Dans un marché qui arrive à saturation et où la guerre des prix fait rage, des opérateurs de téléphonie mobile néerlandais ont lancé des produits ciblés vers une communauté, ethnique ou religieuse. En septembre, le plus gros opérateur néerlandais, KPN, lançait ""Ay Yildiz, la Turquie à partir de 17 centimes par minute"".
Ses cartes prépayées s'adressent aux 364.000 Turcs vivant aux Pays-Bas.
Elles se vendent dans les magasins du groupe, mais aussi dans les mosquées ou les épiceries turques.
Et toute la communication est en néerlandais et en turc : affiches publicitaires, site internet, ... même au centre d'appel, le client est accueilli par un ""Hos geldiniz"" (bienvenue en turc).
Avec Ay Yildiz, ""KPN donne plus de consistance à sa stratégie de segmentation et de multiplication des marques"", expliquait récemment Marco Visser, directeur de la division téléphonie mobile aux Pays-Bas.
""Nous voulons développer des offres plus à de segments de marchés spécifiques et avec cela, répondre aux besoins de groupes cibles particuliers"", ajoutait-il.

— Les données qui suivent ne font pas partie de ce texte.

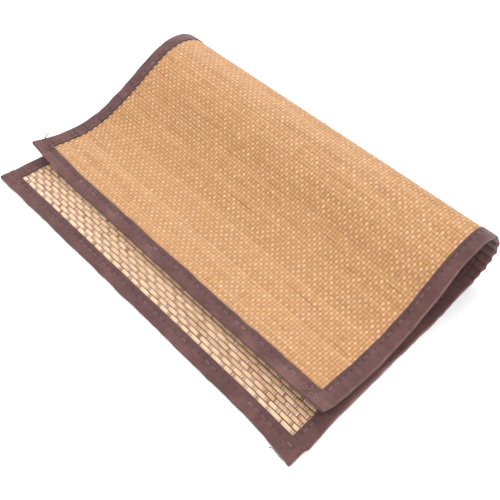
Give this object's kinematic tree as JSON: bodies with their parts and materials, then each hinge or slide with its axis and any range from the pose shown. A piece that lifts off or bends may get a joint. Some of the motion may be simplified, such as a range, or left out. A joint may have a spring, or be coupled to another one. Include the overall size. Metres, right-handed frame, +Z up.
{
  "type": "folded bamboo placemat",
  "caption": "Woven bamboo slat placemat with cotton tape sewn round its edges, folded over once with an open loop at the fold.",
  "frame": {"origin": "middle of the base of the mat's bounding box, on the surface that it lies on", "axes": "+X along the slats and the fold, from the left side to the right; +Y from the free edges to the fold; +Z up"},
  "size_m": [0.3068, 0.2014, 0.052],
  "materials": {
    "bamboo": "smooth split bamboo, satin",
    "cotton_tape": "matt woven cotton"
  },
  "bodies": {
    "root": {"bamboo_panel": "bamboo", "binding_side_left": "cotton_tape", "binding_side_right": "cotton_tape", "binding_end_lower": "cotton_tape", "binding_end_upper": "cotton_tape"}
  },
  "joints": []
}
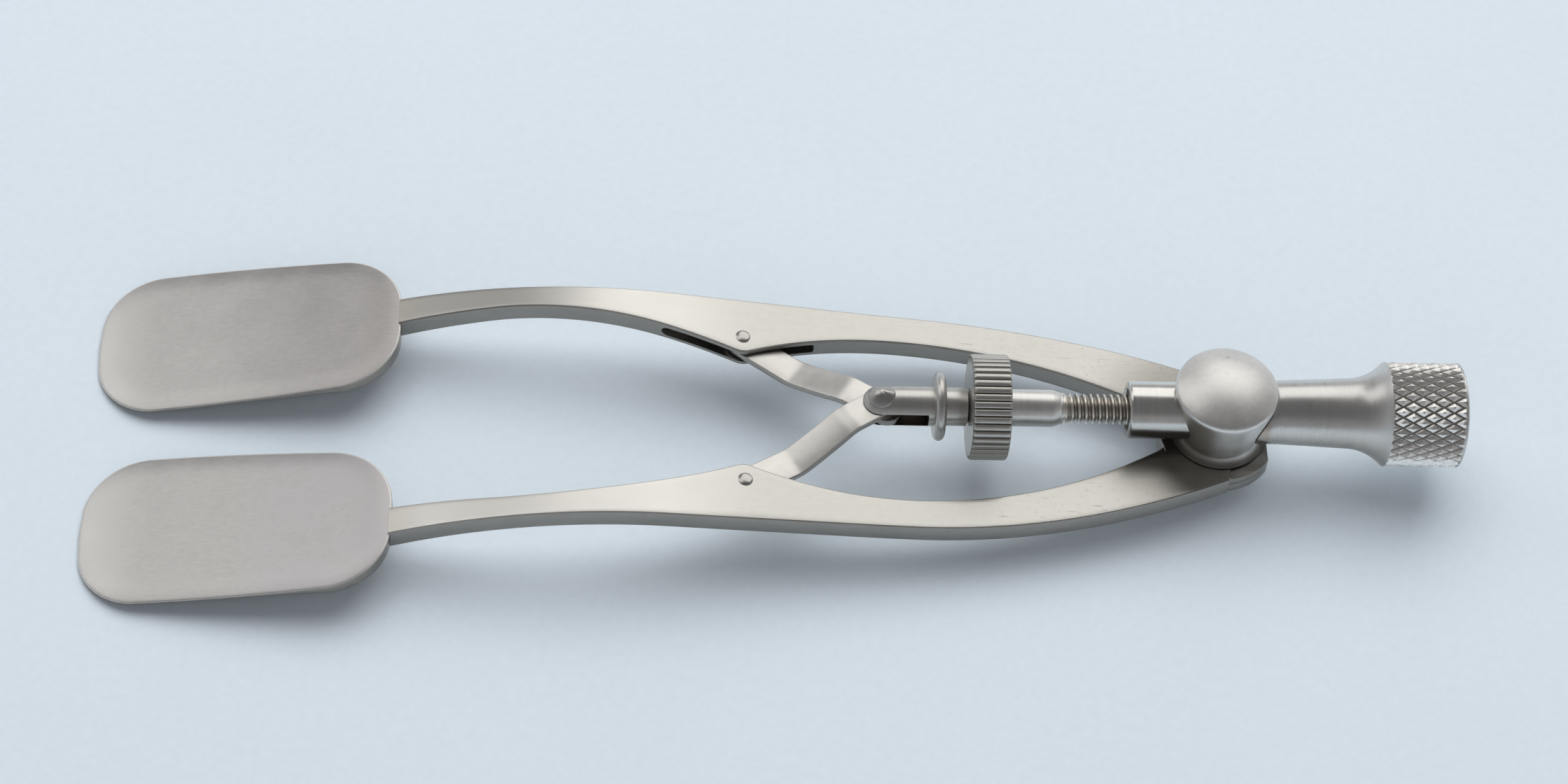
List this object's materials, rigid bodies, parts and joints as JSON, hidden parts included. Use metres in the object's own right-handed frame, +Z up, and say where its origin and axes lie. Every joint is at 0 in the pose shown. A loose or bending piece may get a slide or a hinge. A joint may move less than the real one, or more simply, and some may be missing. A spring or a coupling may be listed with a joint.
{
  "type": "eye speculum",
  "caption": "hand-held eye speculum with solid rounded lid blades on bowed arms, opened by links from a knurled screw beside a domed pivot post and knurled handle",
  "frame": {"origin": "on the table, on the pivot axis of the two arms", "axes": "+X along the screw from the blades to the handle, +Y to the right arm, +Z up along the pivot axis"},
  "size_m": [0.0799, 0.0234, 0.008],
  "materials": {
    "left_arm": "satin, brushed along its length",
    "right_arm": "satin, brushed along its length",
    "left_blade": "fine brushing along the blade",
    "right_blade": "fine brushing along the blade",
    "left_rivet": "polished head",
    "right_rivet": "polished head",
    "left_link": "satin",
    "right_link": "satin",
    "yoke": "turned, semi-bright",
    "yoke_pin": "peened and polished flush",
    "journal_collar": "turned",
    "thumb_wheel": "turned faces, straight knurl",
    "screw_spindle": "turned, semi-bright",
    "screw_thread": "cut thread, slightly dark roots",
    "sleeve": "turned, semi-bright",
    "thread_bush": "turned",
    "pivot_post": "bead-blasted satin dome and cone",
    "pivot_washer": "satin",
    "pivot_nut": "turned",
    "handle_collar": "turned, semi-bright",
    "handle": "turned stem, diamond-knurled knob",
    "end_cap": "turned, smooth"
  },
  "bodies": {
    "frame": {"pivot_post": "pivot_post", "pivot_washer": "pivot_washer", "pivot_nut": "pivot_nut", "sleeve": "sleeve", "thread_bush": "thread_bush", "handle_collar": "handle_collar", "handle": "handle", "end_cap": "end_cap"},
    "left_side": {"left_arm": "left_arm", "left_blade": "left_blade", "left_rivet": "left_rivet"},
    "right_side": {"right_arm": "right_arm", "right_blade": "right_blade", "right_rivet": "right_rivet"},
    "slider": {"yoke": "yoke", "yoke_pin": "yoke_pin"},
    "left_strut": {"left_link": "left_link"},
    "right_strut": {"right_link": "right_link"},
    "screw": {"screw_spindle": "screw_spindle", "screw_thread": "screw_thread", "thumb_wheel": "thumb_wheel", "journal_collar": "journal_collar"}
  },
  "joints": [
    {"name": "yoke_slide", "type": "slide", "parent": "frame", "child": "slider", "axis": [-1, 0, 0], "range_m": [-0.0004, 0.002]},
    {"name": "screw_turn", "type": "hinge", "parent": "slider", "child": "screw", "pos_m": [-0.0136, 0, 0.00496], "axis": [-1, 0, 0], "range_deg": [-360, 1800]},
    {"name": "left_arm_pivot", "type": "hinge", "parent": "frame", "child": "left_side", "pos_m": [0, 0, 0.0023], "axis": [0, 0, 1], "range_deg": [-1.19, 5.96]},
    {"name": "right_arm_pivot", "type": "hinge", "parent": "frame", "child": "right_side", "pos_m": [0, 0, 0.0023], "axis": [0, 0, -1], "range_deg": [-1.19, 5.96]},
    {"name": "left_link_pivot", "type": "hinge", "parent": "slider", "child": "left_strut", "pos_m": [-0.01995, 0, 0.00496], "axis": [0, 0, 1], "range_deg": [-4.73, 23.63]},
    {"name": "right_link_pivot", "type": "hinge", "parent": "slider", "child": "right_strut", "pos_m": [-0.01995, 0, 0.00496], "axis": [0, 0, -1], "range_deg": [-4.73, 23.63]}
  ],
  "couplings": [
    {"joint": "yoke_slide", "follows": "right_arm_pivot", "m_per_rad": 0.019227},
    {"joint": "screw_turn", "follows": "right_arm_pivot", "ratio": 302.01},
    {"joint": "left_arm_pivot", "follows": "right_arm_pivot", "ratio": 1},
    {"joint": "left_link_pivot", "follows": "right_arm_pivot", "ratio": 3.964},
    {"joint": "right_link_pivot", "follows": "right_arm_pivot", "ratio": 3.964}
  ]
}
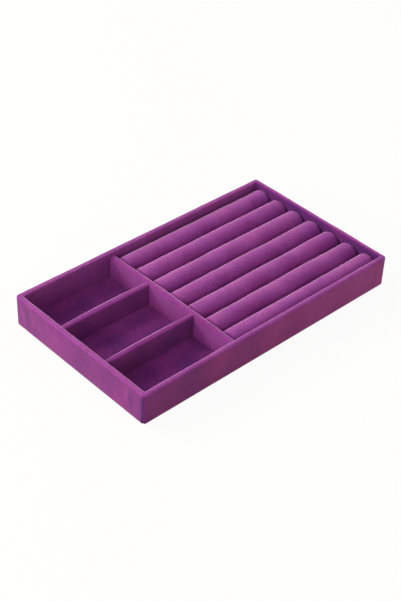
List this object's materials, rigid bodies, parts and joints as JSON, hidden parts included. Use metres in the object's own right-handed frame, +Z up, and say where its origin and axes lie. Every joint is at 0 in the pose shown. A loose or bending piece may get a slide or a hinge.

Une nécessité pour ces opérateurs : le marché européen, équipé à 90%, arrive à saturation et la concurrence fait baisser les prix. Lundi, la Commission européenne a répété qu'elle voulait une baisse des tarifs des appels mobiles passés ou reçus à l'étranger.
""Le prix n'est pas tout"", estime pour sa part Jim Rademaker, dont la société UTS, premier opérateur de téléphonie mobile dans les territoires néerlandais d'outre-mer, a lancé en avril ""Chippie, l'appel bon marché vers les Antilles néerlandaises, Aruba et Surinam"".
""Notre concept, le Chippieland, est surtout communautaire"", explique-t-il à l'AFP. Comme Ay Yildiz, Chippy propose aussi des tarifs compétitifs entre utilisateurs de la marque.
""Huit utilisateurs de téléphone mobile sur dix nous utilisent sur une île comme Curaçao, or ces gens veulent appeler et se faire appeler par leurs enfants partis étudier ou vivre aux Pays-Bas"" continentaux, raisonne-t-il.
Sa marque cible aussi les voyageurs. ""Qu'on soit aux Pays-Bas ou bien de l'autre côté de l'océan sur l'île de Saint-Martin ou bien au Surinam (ex colonie néerlandaise d'Amérique centrale), on appelle pour le même tarif"", explique Jim Rademaker.
Chippy fait sa promotion sur des sites internet communautaires, dans les magazines pour les Afro-antillais, ou sur des radios locales diffusant zouk et salsa.
Pour l'analyste du site Telecompaper.com, Ed Achterberg, ""il n'est pas certain que toutes ces offres auront du succès car même le marché ethnique commence à être saturé (...) et les groupes ciblés restent assez petits"".
""Ce n'est pas parce qu'on vous parle en turc que vous allez changer d'opérateur"", estime-t-il.
Et puis, souligne Ed Achterberg, il y a la concurrence des poids lourds implantés depuis plus longtemps, comme le britannique Lebara, spécialiste des appels mobiles à prix cassé vers l'étranger qui propose depuis octobre 2005 ses services par abonnement, et non plus seulement par carte prépayée.
Lebara s'adresse à ""la société multiculturelle (...) quiconque a immigré aux Pays-Bas ou de la famille à à l'étranger"", a expliqué à l'AFP son porte-parole Jon Fawcett. ""Aux Pays-Bas, il y a une importante communauté musulmane, aussi offrons nous une partie de nos services, dépliants et de notre site web en arabe"".
En septembre 2005, Lebara lançait ainsi aux Pays-Bas un téléphone high-tech, le Ilkone i800, programmé pour rappeler à son propriétaire l'heure de la prière musulmane cinq fois par jour, lui indiquer la direction de la Mecque et comportant un exemplaire du Coran en arabe et en anglais, une première en Europe.
Comme leur gros concurrent Ortel, ""leur force réside dans leur réseau distribution"", estime Ed Achterberg, car ils sont présents à la fois dans les magasins de téléphonie classique et dans les magasins proposants des appels fixes à bas prix vers l'étranger.